▸ SET PROBLEM:
In the records below, find the line containing "const cushion = new" and the line containing "obj.parent = empty"; please repeat exactly the lines from one to the other, both included, and nothing more.

▸ DATA PROVIDED:
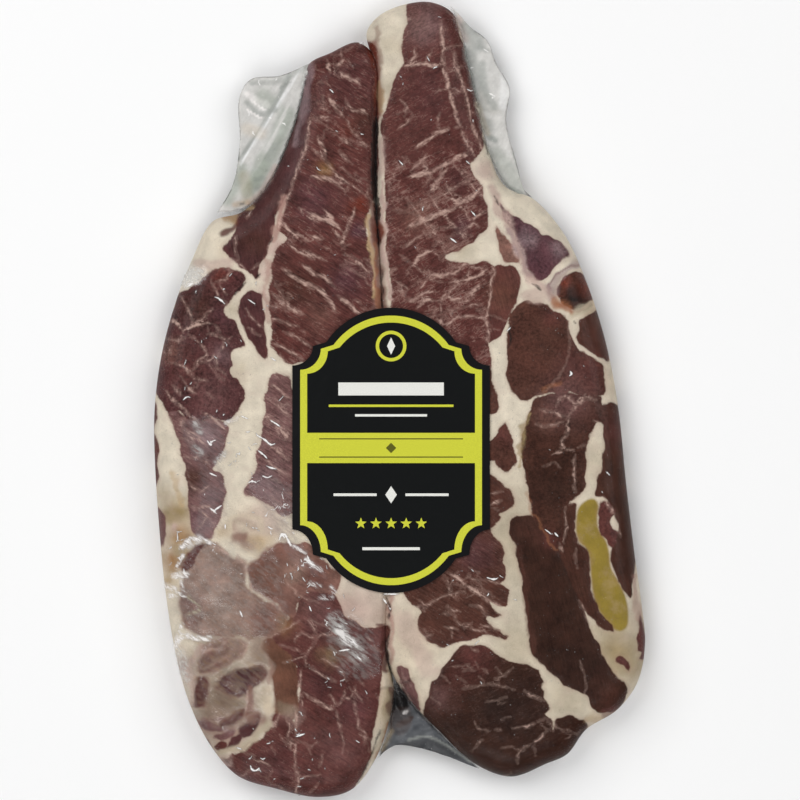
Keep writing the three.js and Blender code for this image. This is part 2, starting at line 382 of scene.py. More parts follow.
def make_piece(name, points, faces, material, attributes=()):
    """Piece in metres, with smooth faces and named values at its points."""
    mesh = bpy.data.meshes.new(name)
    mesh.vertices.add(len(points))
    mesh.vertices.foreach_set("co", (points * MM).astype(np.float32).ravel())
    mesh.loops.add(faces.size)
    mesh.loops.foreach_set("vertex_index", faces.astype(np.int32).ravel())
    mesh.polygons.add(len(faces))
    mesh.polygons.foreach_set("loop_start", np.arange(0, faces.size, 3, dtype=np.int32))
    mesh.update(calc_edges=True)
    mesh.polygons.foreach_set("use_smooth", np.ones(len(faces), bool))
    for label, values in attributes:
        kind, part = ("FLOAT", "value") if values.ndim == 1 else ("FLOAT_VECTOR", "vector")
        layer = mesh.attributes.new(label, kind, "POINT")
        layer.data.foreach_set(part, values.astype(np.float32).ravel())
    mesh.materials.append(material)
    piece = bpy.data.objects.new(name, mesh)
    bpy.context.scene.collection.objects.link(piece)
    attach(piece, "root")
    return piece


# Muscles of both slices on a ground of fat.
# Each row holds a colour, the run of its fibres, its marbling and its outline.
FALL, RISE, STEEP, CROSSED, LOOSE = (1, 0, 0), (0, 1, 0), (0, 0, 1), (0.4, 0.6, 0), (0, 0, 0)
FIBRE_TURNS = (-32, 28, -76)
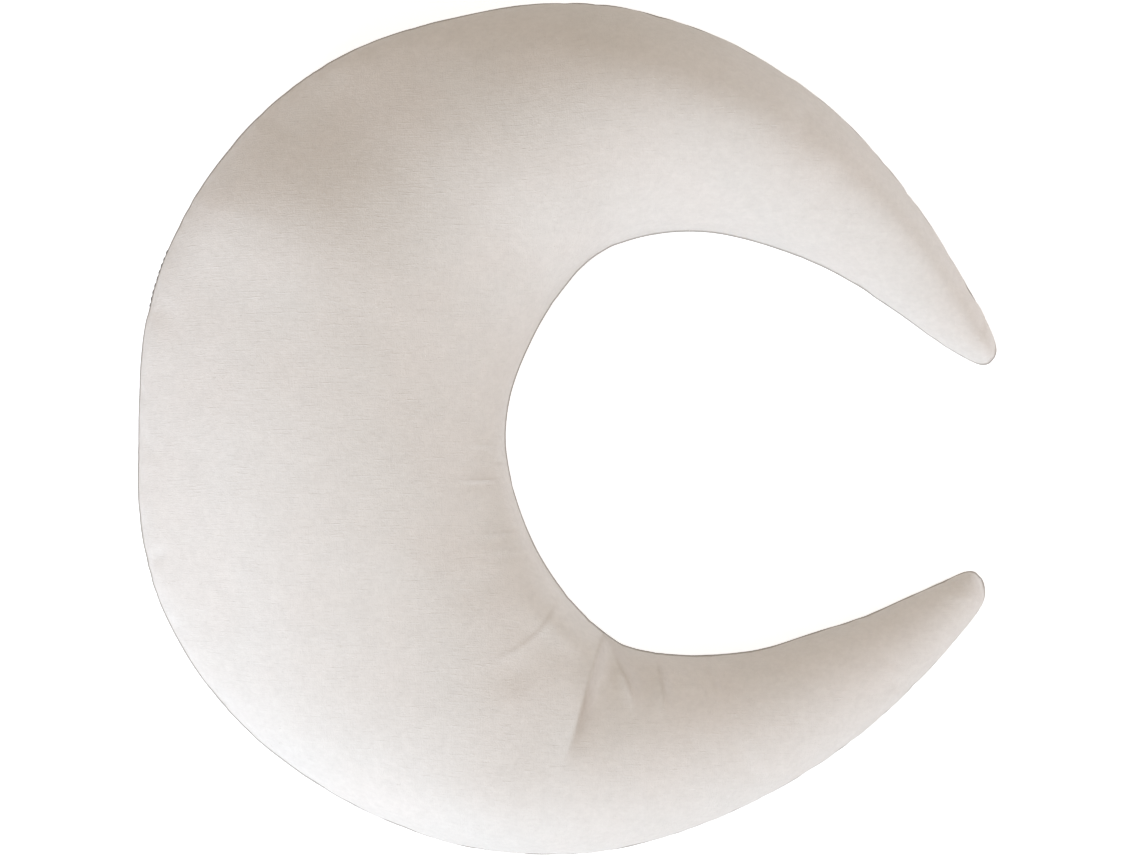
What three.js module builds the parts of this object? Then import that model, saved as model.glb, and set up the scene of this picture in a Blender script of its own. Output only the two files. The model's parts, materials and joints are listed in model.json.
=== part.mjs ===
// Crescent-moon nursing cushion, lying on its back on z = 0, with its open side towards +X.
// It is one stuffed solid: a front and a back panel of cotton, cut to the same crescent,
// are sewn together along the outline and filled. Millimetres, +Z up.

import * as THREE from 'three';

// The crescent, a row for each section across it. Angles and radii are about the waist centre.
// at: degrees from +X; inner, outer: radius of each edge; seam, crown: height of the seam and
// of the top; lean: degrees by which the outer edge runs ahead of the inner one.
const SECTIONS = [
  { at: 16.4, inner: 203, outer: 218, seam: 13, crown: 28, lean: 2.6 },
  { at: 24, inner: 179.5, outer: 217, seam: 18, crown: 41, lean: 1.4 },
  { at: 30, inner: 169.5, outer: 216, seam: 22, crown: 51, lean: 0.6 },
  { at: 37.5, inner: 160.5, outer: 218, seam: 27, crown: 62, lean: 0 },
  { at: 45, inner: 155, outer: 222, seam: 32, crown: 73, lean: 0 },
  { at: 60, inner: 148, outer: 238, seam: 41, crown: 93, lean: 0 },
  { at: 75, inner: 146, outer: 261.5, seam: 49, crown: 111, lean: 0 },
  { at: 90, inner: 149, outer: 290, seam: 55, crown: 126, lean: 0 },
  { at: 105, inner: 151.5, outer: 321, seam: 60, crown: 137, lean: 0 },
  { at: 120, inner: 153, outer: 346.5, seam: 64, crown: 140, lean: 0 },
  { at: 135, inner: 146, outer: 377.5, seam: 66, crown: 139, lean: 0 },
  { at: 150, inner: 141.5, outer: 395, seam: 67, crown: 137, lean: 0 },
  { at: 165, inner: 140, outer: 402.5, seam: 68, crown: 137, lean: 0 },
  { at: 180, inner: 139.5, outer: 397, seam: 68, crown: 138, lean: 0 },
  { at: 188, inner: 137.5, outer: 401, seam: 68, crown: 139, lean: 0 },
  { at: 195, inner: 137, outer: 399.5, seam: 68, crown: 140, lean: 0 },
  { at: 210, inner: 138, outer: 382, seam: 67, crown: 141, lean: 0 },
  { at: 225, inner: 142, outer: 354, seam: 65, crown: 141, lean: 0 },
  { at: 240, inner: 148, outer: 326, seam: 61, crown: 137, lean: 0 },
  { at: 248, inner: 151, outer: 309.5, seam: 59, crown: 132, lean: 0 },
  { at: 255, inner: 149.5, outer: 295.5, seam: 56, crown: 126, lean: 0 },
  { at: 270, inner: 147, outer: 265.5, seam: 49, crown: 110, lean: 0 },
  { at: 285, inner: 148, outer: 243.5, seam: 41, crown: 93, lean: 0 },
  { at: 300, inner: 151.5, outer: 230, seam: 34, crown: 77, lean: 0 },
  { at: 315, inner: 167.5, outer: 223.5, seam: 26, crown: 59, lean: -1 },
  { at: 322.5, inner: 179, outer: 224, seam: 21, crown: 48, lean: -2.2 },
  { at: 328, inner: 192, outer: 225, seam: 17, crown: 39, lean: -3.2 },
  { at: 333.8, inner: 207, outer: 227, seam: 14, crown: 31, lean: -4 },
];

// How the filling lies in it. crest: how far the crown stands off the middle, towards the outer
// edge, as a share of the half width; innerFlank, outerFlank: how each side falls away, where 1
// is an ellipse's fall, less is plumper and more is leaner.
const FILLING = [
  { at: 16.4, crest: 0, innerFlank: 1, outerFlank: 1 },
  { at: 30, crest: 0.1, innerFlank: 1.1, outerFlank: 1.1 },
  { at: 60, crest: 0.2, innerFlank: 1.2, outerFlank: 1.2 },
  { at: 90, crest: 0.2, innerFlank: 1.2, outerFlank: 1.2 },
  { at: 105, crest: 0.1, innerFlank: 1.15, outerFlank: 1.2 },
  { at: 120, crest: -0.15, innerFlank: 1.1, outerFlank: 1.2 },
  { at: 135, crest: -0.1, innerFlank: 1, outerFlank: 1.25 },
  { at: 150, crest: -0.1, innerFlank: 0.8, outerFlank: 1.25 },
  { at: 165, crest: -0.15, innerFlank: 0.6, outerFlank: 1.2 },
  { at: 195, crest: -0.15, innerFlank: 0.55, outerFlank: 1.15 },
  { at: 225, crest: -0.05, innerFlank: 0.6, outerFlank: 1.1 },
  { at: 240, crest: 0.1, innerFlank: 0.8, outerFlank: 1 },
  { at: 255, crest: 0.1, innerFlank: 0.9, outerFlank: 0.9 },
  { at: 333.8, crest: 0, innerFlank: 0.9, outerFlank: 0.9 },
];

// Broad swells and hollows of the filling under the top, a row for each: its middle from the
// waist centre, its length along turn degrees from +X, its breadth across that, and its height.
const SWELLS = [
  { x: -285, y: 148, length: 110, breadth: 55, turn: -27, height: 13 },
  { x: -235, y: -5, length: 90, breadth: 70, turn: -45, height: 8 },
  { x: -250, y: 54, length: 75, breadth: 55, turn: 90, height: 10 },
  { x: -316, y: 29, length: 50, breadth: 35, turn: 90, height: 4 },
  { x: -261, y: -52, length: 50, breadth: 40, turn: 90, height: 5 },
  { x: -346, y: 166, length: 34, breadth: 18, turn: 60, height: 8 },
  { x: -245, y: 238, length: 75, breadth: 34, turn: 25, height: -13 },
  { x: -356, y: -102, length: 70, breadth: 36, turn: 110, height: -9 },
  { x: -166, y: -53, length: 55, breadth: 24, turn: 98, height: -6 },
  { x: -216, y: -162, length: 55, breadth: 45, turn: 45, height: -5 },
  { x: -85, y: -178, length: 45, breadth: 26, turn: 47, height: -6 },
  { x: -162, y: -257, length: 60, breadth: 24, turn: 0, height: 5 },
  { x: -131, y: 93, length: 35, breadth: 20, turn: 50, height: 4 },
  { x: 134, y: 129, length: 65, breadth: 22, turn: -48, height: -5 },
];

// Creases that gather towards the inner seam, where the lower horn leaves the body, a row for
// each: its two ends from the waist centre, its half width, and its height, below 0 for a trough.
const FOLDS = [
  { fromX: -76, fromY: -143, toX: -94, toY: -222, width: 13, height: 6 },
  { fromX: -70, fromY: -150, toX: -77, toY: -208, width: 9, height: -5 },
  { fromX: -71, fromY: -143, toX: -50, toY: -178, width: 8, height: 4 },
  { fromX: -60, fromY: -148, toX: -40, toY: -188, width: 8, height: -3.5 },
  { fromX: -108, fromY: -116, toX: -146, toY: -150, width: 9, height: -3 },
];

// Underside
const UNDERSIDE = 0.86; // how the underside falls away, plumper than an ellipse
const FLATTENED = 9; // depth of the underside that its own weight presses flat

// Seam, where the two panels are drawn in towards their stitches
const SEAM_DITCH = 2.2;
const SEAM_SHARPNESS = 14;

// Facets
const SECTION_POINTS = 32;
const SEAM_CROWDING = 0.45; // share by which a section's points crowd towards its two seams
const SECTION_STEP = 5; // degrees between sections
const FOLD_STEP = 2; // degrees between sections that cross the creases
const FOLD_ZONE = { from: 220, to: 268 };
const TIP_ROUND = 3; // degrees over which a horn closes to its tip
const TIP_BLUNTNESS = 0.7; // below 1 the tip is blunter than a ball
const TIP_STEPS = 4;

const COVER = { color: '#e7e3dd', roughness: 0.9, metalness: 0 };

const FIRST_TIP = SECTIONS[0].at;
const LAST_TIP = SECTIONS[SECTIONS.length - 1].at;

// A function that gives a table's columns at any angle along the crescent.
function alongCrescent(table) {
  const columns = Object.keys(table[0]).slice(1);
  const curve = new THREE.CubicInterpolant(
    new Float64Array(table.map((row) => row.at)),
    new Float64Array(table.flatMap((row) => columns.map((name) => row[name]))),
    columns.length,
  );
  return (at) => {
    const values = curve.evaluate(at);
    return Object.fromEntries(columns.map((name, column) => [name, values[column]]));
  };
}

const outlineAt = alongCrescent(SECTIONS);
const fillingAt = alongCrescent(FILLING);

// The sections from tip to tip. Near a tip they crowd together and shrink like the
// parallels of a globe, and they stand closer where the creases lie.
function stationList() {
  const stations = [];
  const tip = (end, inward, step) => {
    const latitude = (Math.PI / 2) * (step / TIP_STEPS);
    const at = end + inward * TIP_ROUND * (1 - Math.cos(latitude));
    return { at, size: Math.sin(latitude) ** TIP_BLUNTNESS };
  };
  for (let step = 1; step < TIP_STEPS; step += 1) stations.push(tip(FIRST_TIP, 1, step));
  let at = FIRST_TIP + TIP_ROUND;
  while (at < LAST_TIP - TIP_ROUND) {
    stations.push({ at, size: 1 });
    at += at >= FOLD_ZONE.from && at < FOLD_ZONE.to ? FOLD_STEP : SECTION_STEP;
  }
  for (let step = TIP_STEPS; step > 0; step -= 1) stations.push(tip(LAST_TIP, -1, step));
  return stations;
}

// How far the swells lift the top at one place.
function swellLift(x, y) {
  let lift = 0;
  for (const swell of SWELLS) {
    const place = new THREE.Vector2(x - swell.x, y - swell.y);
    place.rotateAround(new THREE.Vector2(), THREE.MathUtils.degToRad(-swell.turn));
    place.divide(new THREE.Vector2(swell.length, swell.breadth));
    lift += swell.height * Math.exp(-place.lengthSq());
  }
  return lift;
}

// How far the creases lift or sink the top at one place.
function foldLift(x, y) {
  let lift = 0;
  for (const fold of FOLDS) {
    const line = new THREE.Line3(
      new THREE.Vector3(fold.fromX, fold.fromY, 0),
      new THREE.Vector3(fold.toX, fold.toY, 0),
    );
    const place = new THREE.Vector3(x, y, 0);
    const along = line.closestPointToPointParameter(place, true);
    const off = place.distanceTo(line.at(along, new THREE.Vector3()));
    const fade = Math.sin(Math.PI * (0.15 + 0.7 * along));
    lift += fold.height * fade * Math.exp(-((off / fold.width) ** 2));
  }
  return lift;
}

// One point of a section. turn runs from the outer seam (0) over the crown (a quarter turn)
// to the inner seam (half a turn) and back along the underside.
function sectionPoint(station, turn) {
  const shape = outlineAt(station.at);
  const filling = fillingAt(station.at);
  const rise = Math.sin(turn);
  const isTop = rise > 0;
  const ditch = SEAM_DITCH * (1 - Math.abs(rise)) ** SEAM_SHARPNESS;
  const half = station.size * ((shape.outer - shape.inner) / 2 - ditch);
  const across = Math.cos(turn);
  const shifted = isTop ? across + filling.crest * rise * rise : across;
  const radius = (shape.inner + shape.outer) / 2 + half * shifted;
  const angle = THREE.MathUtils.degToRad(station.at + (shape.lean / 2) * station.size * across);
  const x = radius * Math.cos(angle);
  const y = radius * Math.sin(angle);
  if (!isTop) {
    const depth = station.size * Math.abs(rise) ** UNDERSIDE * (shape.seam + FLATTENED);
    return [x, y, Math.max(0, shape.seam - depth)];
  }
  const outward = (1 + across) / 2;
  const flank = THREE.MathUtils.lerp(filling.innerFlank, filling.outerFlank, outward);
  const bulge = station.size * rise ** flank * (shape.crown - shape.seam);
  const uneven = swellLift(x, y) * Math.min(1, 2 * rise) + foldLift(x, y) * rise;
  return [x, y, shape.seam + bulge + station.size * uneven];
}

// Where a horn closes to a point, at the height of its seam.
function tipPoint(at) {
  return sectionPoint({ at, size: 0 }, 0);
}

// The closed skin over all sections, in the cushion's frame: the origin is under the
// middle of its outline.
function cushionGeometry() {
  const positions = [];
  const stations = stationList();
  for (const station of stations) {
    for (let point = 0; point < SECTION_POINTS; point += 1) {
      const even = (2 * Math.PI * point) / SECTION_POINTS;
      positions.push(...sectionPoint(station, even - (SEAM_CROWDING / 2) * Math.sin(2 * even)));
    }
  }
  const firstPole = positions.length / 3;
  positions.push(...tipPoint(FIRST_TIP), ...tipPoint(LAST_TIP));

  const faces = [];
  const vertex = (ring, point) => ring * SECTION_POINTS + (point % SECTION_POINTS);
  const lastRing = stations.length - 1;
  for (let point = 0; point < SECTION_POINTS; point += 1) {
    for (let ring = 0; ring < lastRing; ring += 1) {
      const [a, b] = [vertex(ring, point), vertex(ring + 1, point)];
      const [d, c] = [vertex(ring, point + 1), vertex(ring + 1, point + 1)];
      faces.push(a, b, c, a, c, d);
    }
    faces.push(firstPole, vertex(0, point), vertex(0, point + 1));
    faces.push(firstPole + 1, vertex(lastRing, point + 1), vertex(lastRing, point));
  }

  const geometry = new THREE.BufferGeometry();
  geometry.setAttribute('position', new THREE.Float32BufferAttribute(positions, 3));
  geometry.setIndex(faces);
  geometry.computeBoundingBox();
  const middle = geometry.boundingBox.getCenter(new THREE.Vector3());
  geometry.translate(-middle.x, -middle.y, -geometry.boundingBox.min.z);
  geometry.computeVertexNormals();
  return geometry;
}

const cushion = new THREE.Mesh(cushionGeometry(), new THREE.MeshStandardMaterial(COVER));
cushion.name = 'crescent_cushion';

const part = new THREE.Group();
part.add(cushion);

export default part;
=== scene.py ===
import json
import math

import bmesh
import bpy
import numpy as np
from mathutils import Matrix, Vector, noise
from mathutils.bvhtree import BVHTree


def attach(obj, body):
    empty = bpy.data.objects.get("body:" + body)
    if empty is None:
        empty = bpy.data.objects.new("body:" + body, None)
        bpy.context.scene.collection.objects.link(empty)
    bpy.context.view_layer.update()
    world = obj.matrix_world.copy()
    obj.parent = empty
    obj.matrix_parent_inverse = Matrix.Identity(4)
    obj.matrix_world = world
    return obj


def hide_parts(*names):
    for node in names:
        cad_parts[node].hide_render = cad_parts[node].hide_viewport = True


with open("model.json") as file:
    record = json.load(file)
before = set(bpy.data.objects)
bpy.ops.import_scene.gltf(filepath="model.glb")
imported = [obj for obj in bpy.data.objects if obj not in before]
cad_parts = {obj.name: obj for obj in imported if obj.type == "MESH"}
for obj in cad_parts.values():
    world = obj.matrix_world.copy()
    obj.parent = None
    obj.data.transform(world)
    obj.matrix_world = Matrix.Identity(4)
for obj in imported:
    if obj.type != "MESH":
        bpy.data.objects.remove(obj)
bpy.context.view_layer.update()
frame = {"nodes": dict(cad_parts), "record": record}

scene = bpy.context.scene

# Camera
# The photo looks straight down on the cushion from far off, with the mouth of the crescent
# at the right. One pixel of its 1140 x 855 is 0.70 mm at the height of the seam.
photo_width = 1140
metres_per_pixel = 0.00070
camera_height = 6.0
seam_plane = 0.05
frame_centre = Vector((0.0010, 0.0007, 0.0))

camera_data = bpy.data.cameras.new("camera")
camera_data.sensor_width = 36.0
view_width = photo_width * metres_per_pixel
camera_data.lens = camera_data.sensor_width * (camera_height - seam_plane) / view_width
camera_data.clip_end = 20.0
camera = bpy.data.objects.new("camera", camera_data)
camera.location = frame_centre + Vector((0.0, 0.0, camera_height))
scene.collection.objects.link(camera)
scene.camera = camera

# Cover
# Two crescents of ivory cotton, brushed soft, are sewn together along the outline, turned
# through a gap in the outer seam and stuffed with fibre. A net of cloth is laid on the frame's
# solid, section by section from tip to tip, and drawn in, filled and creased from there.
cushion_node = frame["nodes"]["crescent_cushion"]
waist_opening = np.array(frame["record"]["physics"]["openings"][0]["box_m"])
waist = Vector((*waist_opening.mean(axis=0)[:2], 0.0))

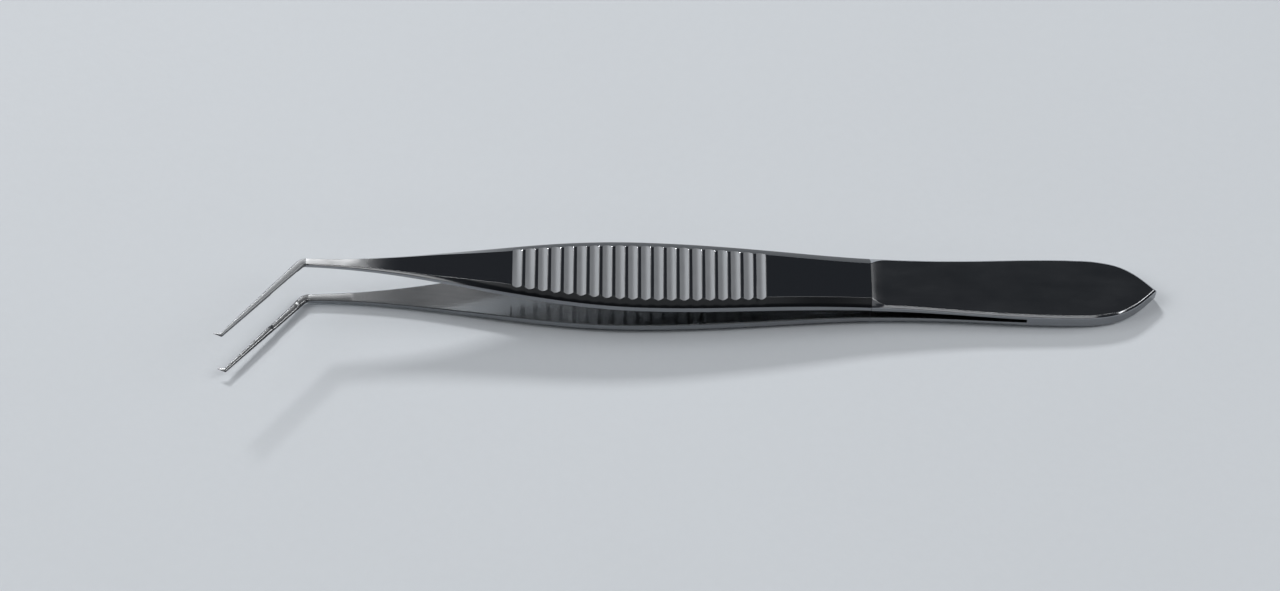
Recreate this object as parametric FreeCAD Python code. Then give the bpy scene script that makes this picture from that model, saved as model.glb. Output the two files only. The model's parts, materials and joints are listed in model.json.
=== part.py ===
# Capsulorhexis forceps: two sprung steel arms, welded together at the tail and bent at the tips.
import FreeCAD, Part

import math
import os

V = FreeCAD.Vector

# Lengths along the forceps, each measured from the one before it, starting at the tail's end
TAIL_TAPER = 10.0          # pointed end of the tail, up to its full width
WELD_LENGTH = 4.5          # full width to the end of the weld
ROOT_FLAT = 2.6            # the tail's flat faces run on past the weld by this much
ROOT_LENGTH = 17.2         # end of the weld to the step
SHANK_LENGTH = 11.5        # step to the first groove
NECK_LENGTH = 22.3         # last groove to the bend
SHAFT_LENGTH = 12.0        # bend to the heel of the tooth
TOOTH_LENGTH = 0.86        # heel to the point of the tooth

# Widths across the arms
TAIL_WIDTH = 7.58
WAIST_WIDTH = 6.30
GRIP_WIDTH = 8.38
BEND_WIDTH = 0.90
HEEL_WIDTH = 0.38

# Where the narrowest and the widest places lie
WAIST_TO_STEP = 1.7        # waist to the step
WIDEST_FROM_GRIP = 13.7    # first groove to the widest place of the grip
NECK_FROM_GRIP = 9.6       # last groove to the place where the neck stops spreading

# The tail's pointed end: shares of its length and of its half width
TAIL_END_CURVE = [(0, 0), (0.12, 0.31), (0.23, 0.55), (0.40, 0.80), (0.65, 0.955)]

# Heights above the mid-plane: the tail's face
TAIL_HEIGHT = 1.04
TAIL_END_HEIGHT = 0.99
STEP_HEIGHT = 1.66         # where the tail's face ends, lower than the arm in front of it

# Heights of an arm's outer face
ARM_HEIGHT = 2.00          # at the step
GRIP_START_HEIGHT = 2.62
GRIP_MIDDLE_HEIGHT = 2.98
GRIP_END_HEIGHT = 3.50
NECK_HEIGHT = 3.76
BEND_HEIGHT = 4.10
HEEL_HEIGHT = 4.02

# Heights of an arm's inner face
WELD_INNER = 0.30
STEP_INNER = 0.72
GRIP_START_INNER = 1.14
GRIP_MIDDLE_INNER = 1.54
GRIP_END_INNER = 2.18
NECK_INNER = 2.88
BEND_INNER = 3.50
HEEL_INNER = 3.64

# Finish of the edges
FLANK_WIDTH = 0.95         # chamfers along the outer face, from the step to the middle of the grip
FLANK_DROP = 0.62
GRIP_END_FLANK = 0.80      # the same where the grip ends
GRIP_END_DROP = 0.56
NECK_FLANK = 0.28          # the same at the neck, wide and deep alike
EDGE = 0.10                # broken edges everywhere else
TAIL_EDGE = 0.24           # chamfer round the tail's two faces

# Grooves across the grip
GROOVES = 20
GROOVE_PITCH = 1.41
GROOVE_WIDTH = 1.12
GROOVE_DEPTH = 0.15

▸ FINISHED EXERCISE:
const cushion = new THREE.Mesh(cushionGeometry(), new THREE.MeshStandardMaterial(COVER));
cushion.name = 'crescent_cushion';

const part = new THREE.Group();
part.add(cushion);

export default part;
=== scene.py ===
import json
import math

import bmesh
import bpy
import numpy as np
from mathutils import Matrix, Vector, noise
from mathutils.bvhtree import BVHTree


def attach(obj, body):
    empty = bpy.data.objects.get("body:" + body)
    if empty is None:
        empty = bpy.data.objects.new("body:" + body, None)
        bpy.context.scene.collection.objects.link(empty)
    bpy.context.view_layer.update()
    world = obj.matrix_world.copy()
    obj.parent = empty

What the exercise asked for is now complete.